Transport properties

Single spins controlled by an electric field

03 Nov 2007 Michael Banks

Researchers in the Netherlands have shown that it is possible to control the spin of a single electron by using an electric field rather than a magnetic field, as is usually the case. The breakthrough could have potential applications for spintronics and quantum computing (Science DOI: 10.1126/science.1148092 ).

Spintronics is a growing area of research that exploits the spin as well as the charge of electrons. It is has already been used to increase the amount of data that can be stored on hard-disks and could someday form the basis of practical quantum computers that perform calculations by manipulating the spins of single electrons.

A key element of spintronics is the ability to flip the spin of an electron from a spin-up to a spin-down state.

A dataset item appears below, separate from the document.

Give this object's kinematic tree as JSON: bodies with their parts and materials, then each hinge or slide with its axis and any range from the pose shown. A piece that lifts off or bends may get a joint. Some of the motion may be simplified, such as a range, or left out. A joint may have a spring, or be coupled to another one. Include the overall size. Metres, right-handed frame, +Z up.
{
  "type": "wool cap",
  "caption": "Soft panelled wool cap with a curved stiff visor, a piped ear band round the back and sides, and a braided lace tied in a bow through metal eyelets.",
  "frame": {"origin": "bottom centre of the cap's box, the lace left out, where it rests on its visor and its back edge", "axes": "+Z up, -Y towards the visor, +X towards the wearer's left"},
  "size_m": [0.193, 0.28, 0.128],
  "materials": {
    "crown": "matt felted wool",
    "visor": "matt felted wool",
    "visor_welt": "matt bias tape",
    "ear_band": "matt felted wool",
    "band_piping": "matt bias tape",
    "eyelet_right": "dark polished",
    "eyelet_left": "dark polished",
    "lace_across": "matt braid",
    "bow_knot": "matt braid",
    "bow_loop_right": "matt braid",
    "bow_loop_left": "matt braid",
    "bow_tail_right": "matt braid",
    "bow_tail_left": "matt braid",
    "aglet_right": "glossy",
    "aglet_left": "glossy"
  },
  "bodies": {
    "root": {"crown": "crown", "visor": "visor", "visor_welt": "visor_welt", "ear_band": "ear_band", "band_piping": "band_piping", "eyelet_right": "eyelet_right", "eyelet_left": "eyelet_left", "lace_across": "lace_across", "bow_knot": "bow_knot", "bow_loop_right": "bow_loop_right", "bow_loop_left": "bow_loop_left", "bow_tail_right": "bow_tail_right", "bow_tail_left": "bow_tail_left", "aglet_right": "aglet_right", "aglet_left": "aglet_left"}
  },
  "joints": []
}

In the new work, a team led by Lieven Vandersypen at the Kavli Institute of Nanoscience at Delft University of Technology deposited metallic gold gates onto a gallium arsenide substrate, creating a small region where only a single electron can sit. The researchers were then able to use these so-called “quantum dots” to manipulate the spin of the electron in a controlled manner.

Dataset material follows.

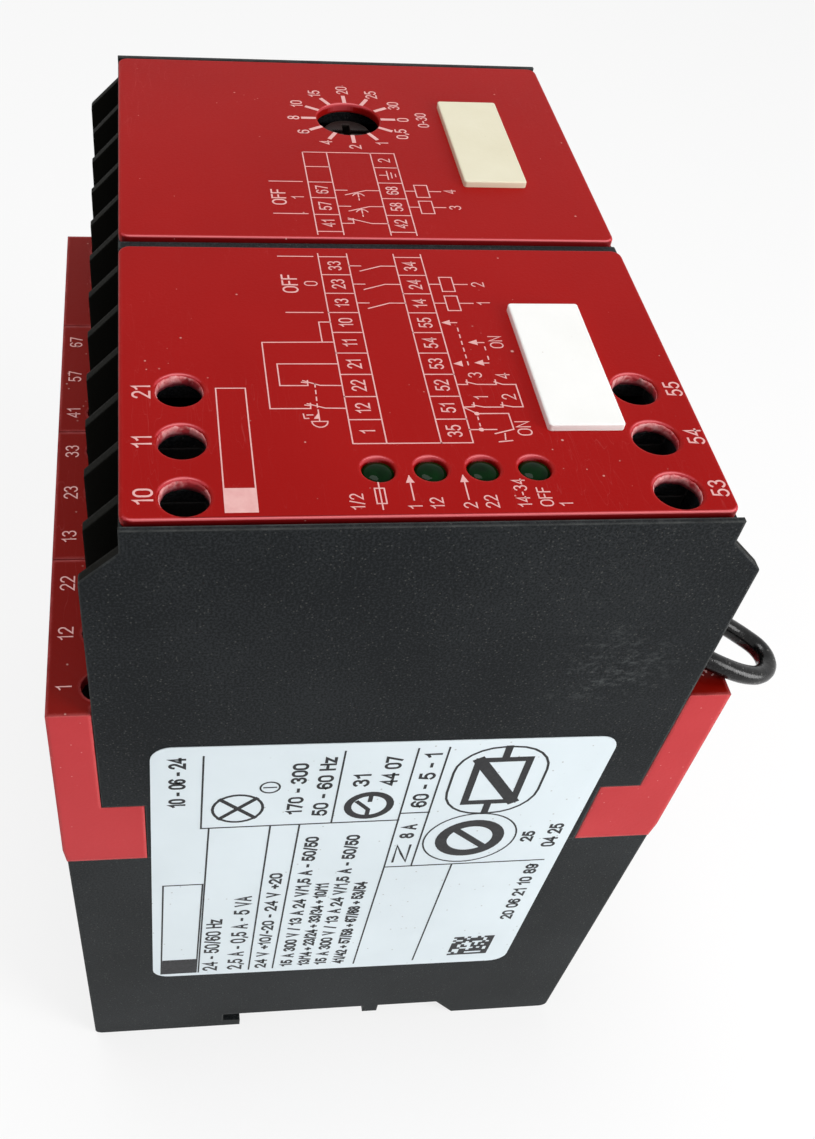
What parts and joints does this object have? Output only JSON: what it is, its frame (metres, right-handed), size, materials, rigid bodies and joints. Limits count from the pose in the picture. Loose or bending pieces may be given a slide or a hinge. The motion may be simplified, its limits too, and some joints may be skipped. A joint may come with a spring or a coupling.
{
  "type": "safety relay",
  "caption": "Safety relay with a delayed output for a top-hat rail: black finned housing, red terminal covers and front plates, status lamps and a rotary time selector.",
  "frame": {"origin": "middle of the back, on the plane of the two feet that meet the mounting wall", "axes": "+X across the poles, left to right as the front is read; +Y up on the wall; +Z out of the front"},
  "size_m": [0.0901, 0.083, 0.1147],
  "materials": {
    "housing_black": "fine grain, satin",
    "cover_red": "moulded, satin",
    "plate_red": "fine matt texture with pale pink print",
    "tag_cream": "aged, matt",
    "tag_white": "matt",
    "label_film": "matt film with black ruling",
    "latch_black": "satin",
    "spring_steel": "drawn wire",
    "block_grey": "satin",
    "clamp_brass": "nickel bright",
    "screw_zinc": "zinc plated",
    "led_lens": "dark green lens, unlit",
    "selector_black": "satin",
    "rotor_black": "half gloss",
    "board_green": "solder mask",
    "relay_case": "satin",
    "link_black": "satin",
    "capacitor_sleeve": "shrunk sleeve",
    "choke_wire": "enamelled winding",
    "fuse_coat": "dipped coat",
    "chip_black": "moulded",
    "wire_black": "smooth insulation",
    "ferrule_black": "sleeve, tinned pin"
  },
  "bodies": {
    "housing": {"base_housing": "housing_black", "hood": "housing_black", "latch_spring": "spring_steel", "upper_terminal_cover_1": "cover_red", "upper_terminal_cover_2": "cover_red", "upper_terminal_cover_3": "cover_red", "upper_terminal_cover_4": "cover_red", "upper_terminal_block_1": "block_grey", "upper_terminal_block_2": "block_grey", "upper_terminal_block_3": "block_grey", "upper_front_terminal_block": "block_grey", "upper_rear_clamps": "clamp_brass", "upper_rear_screws": "screw_zinc", "upper_front_clamps": "clamp_brass", "upper_front_screws": "screw_zinc", "lower_terminal_cover_1": "cover_red", "lower_terminal_cover_2": "cover_red", "lower_terminal_cover_3": "cover_red", "lower_terminal_cover_4": "cover_red", "lower_terminal_block_1": "block_grey", "lower_terminal_block_2": "block_grey", "lower_terminal_block_3": "block_grey", "lower_terminal_block_4": "block_grey", "lower_front_terminal_block": "block_grey", "lower_rear_clamps": "clamp_brass", "lower_rear_screws": "screw_zinc", "lower_front_clamps": "clamp_brass", "lower_front_screws": "screw_zinc", "front_plate_left": "plate_red", "front_plate_right": "plate_red", "marker_tag_left": "tag_white", "marker_tag_right": "tag_cream", "rating_label": "label_film", "time_selector_body": "selector_black", "main_board": "board_green", "logic_board": "board_green", "display_board": "board_green", "board_link": "link_black", "display_link": "link_black", "capacitors": "capacitor_sleeve", "choke": "choke_wire", "resettable_fuse": "fuse_coat", "controller_1": "chip_black", "controller_2": "chip_black", "jumper_wire": "wire_black", "jumper_ferrules": "ferrule_black", "status_led_1": "led_lens", "relay_1": "relay_case", "status_led_2": "led_lens", "relay_2": "relay_case", "status_led_3": "led_lens", "relay_3": "relay_case", "status_led_4": "led_lens", "relay_4": "relay_case"},
    "latch": {"rail_latch": "latch_black"},
    "selector": {"time_selector_rotor": "rotor_black"}
  },
  "joints": [
    {"name": "latch_slide", "type": "slide", "parent": "housing", "child": "latch", "axis": [0, 1, 0], "range_m": [-0.003, 0], "stiffness_N_per_m": 600, "springref_m": 0.0015, "deforming": ["latch_spring"]},
    {"name": "selector_turn", "type": "hinge", "parent": "housing", "child": "selector", "pos_m": [0.0286, -0.0006, 0.1123], "axis": [0, 0, 1], "range_deg": [-330, 0]}
  ]
}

Although previously researchers have been able to flip the spins of electrons confined in these dots by applying a magnetic field, it is not easy to generate a magnetic field locally on a chip that is strong enough to rotate the spin. “To then manipulate an array of single spins is almost impossible,” says Vandersypen.

In their new experiments, the team used two quantum dots each separated by 0.2 µm. If the spins in the dots are both parallel, neither electron can hop from one dot to the other because of the Pauli exclusion principle. However, applying an electric field causes one of the spins to rotate.

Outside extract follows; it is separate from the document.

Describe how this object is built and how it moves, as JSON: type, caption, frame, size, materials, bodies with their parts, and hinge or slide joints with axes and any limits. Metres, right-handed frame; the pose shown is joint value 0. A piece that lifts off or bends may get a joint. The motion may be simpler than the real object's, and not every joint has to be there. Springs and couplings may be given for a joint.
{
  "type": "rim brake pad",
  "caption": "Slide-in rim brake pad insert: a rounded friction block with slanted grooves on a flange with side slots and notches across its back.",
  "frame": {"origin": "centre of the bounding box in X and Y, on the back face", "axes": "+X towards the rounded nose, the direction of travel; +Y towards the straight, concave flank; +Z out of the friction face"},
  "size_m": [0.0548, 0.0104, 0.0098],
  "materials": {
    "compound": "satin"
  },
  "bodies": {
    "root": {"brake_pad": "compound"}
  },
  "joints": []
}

Indeed, if the field is applied for long enough the electron’s spin can rotate until it is anti-parallel to the other electron, then it can jump across to the other dot and cause a current flow. Eventually, if the field is applied even longer, the spin goes back to being parallel again. Vandersypen’s PhD students Katja Nowack and Frank Koppens, who carried out the experiment, found that the current varies sinusoidally when plotted against the time over which the electric field is applied. Known as Rabi oscillations, this finding proved they were able to control the rotation of the spin.

The driving mechanism for an electric field to control the spin of an electron lies in the spin-orbit interaction. As the electron orbits around a nucleus it produces a magnetic field that changes its own magnetic moment so that, in the electron’s rest frame, an electric field appears as a magnetic field. The team calculated that the coupling from the gallium arsenide electric field to the single electron’s spin in the quantum dot is strong enough to be able to change the direction of its spin when an electric field is applied.

Having shown that it is possible to control single spins in quantum dots via localized electric fields, the researchers at Delft now plan to produce an array of quantum dots where each electron’s spin state can be manipulated. They plan to use these arrays to form controllably coupled spins, which could pave the way for producing entangled states between the electrons.